▶ Rows:

>>>>>

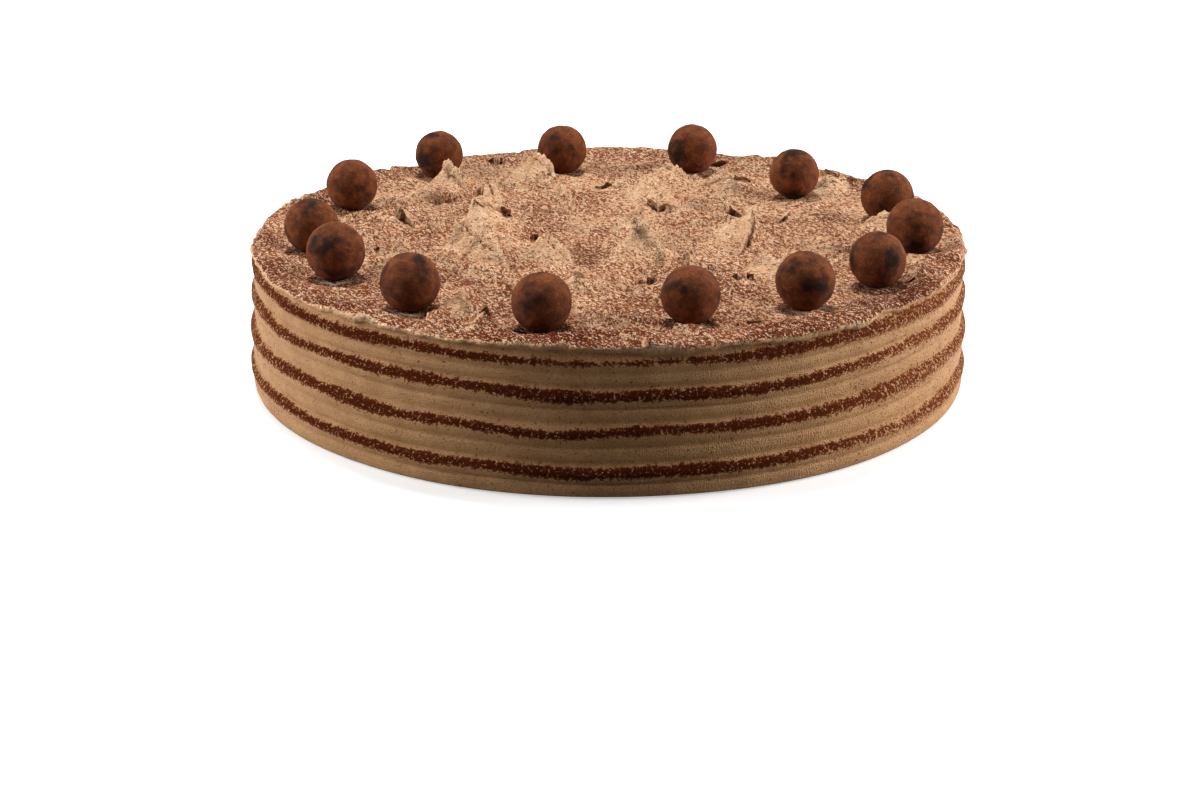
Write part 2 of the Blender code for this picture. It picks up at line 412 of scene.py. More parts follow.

<<<<<
>>>>>

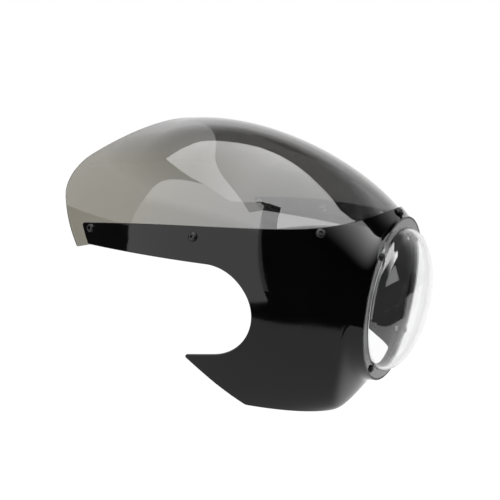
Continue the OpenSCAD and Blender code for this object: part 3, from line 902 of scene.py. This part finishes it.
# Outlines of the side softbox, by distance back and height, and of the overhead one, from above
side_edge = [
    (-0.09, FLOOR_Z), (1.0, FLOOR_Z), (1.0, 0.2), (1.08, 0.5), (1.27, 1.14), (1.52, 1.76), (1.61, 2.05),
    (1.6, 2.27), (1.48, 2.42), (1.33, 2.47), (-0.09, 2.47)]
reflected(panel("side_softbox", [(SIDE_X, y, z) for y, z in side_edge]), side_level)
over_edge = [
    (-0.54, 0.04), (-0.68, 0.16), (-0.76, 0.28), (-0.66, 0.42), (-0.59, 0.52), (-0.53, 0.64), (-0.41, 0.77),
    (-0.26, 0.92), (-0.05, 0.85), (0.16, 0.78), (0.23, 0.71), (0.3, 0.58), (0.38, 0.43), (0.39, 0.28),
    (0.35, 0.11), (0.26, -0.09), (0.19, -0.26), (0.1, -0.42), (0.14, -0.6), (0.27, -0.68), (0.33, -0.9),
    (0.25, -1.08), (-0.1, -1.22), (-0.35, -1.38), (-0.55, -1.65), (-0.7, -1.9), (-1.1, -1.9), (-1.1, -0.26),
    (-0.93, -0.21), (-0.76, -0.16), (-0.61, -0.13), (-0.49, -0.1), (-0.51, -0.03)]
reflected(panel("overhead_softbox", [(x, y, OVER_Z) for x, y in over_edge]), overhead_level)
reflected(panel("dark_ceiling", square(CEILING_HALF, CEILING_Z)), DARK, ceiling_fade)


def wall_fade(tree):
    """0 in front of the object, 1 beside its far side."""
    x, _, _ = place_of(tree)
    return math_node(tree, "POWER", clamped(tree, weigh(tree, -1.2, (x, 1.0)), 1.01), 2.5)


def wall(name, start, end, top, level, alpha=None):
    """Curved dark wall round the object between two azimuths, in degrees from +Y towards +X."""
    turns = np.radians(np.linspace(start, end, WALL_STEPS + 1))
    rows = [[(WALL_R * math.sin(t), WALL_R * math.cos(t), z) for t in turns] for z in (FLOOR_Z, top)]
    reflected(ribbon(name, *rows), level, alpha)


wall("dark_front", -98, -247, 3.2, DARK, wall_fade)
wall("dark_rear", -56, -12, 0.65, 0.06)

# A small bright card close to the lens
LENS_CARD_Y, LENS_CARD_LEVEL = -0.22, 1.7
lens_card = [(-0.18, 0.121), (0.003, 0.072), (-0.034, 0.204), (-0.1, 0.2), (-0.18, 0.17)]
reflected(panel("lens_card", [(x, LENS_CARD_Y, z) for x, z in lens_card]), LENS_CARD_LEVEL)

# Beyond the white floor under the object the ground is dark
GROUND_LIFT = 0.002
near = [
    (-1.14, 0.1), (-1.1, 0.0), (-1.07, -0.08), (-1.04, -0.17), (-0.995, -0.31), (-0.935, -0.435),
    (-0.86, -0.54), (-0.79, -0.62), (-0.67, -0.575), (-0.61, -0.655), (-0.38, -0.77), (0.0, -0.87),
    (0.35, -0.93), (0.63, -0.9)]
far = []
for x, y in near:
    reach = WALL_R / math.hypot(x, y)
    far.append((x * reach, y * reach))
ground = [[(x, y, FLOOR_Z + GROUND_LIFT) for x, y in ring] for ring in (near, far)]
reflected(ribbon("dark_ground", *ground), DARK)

<<<<<

▶ What you should do: Identify each line in the records above that contains the word "code", and copy it out in full.

▶ Response to the exercise:
Write part 2 of the Blender code for this picture. It picks up at line 412 of scene.py. More parts follow.
Continue the OpenSCAD and Blender code for this object: part 3, from line 902 of scene.py. This part finishes it.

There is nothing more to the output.